As well as the art, there is, of course, lots of information for visitors, from these large displays explaining some of the history and geology of the region, to the details of hiking, accommodations, etc.
In a series of rooms adjacent to the visitor centre is the excellent Da Ku Cultural Centre, which celebrates the culture of the Champagne and Aishihik First Nation.
Just after 11:00, we pulled away from man-made attractions and headed into the vast land of mountains, lakes, and glaciers known to many as Kluane Country. This photo was shot out the RV window at Km 1624.
Kluane Lake – ahhhhhhhhh! I love Kluane, and our first stop on the lake was the large parking area at Km 1642, which is the first place that the Alaska Highway runs beside the lake.
The beach at this parking area goes on and on, for over a kilometer, I’m sure. It’s a superb place to play with Bella and Monty, with lots of sticks to throw into the water for the little one to fetch
Our destination was Congdon Creek Campground at Km 1666. There are only 8 lakefront sites (as well as 31 in the forest), and by arriving at 12:30, I got one of them. Within a few minutes, Molly in particular had settled in nicely. I’m still amazed by how much she loves this life
After enjoying a leisurely lunch and another long beach walk with the kids, I unhooked the Tracker, and the dogs and I went exploring. A very strong wind had come up, so launching the canoe at this lovely bay had to be taken off the list.
This interpretive area at Destruction Bay used to have a wonderful view of the lake. All of the signs installed for the 50th anniversary of the highway in 1992, like the one on the left in this photo, are in very poor condition now.
Behind the trees in the photo above, though, is this 1940s International truck, and a shelter with several more interpretive signs, and chairs set up as if it’s used as a classroom of some sort.
For Alaska Highway engineers and maintenance crews, the creeks that run under the highway into Kluane Lake have always been a problem. Flash floods are common, and the sand and gravel that they run across erodes quickly – the creeks regularly choose new routes that often don’t match the culvert locations. This is Copper Joe Creek at Km 1695.3.
Beside the current highway at Km 1696 is a well-preserved section of the old highway. The new highway in this area was built in about 2002, but this may well have been the bed of the original 1942 road.
Just west of the section of old highway, the new highway makes this odd detour. My memory of it is that a couple of old graves had been found in the location that is bypassed, but a woman I met in Burwash Landing later said that it was done to protect some rare flowers.
About 3 years after the bypass above had been built, though, a young man from Burwash missed the curve and was killed in the resulting crash. A large memorial to “Dougie” Twiss now dominates that space.

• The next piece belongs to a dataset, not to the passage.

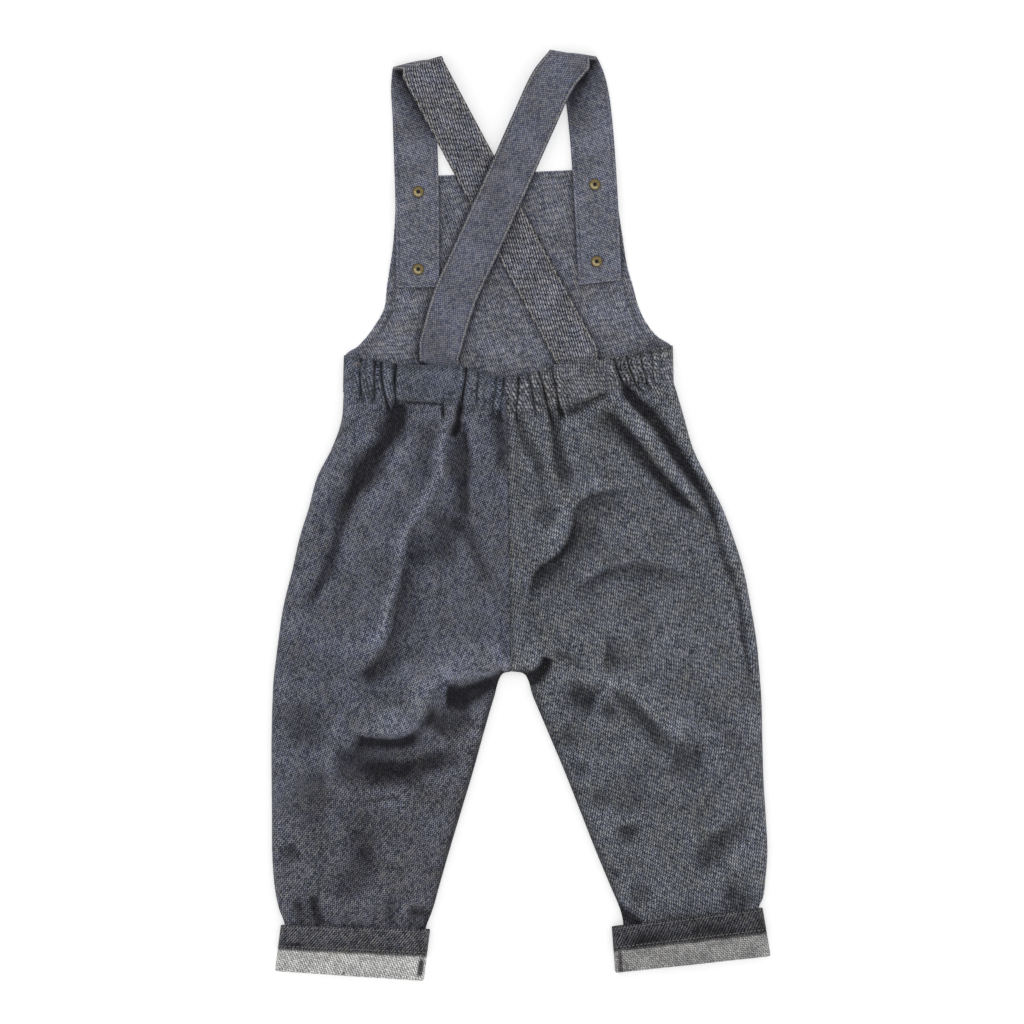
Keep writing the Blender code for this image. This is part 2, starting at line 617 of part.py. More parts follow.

The next stop was at the Kluane Museum of Natural History in Burwash Landing ($5 admission). With the dogs in the car, it had to be a fairly quick walk-through, but it had been a few years since I’d been in.

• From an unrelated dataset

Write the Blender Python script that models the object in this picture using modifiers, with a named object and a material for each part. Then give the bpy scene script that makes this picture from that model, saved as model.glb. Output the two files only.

It’s the extremely high quality taxidermy such as these Dall sheep and mountain goat that the museum is famous for.
But other displays are equally as well done.
Back outside, this installation tells the story of a garbage fire that got away in June 1999 and resulted in the community being evacuated and 5 homes lost.
This Cat recalls the day when the Alaska Highway arrived.
It was time for a break for the dogs, so we went down to the beach in front of the abandoned Burwash Landing Resort for a walk. Then, probably for the last time, I looked through the resort windows into the lounge where I’ve hoisted many, many pints of beer over the past 30 years (I first came to the Burwash Landing Resort in 1985 during my airplane-based holiday).
With the kids refreshed, I made a stop at Our Lady of the Holy Rosary Catholic Church. It was built in 1944 by Father Eusebe Morisset, OMI, with materials from an abandoned army mess hall at Duke Meadows, on land donated by lodge owners Eugene and Louis Jacquot.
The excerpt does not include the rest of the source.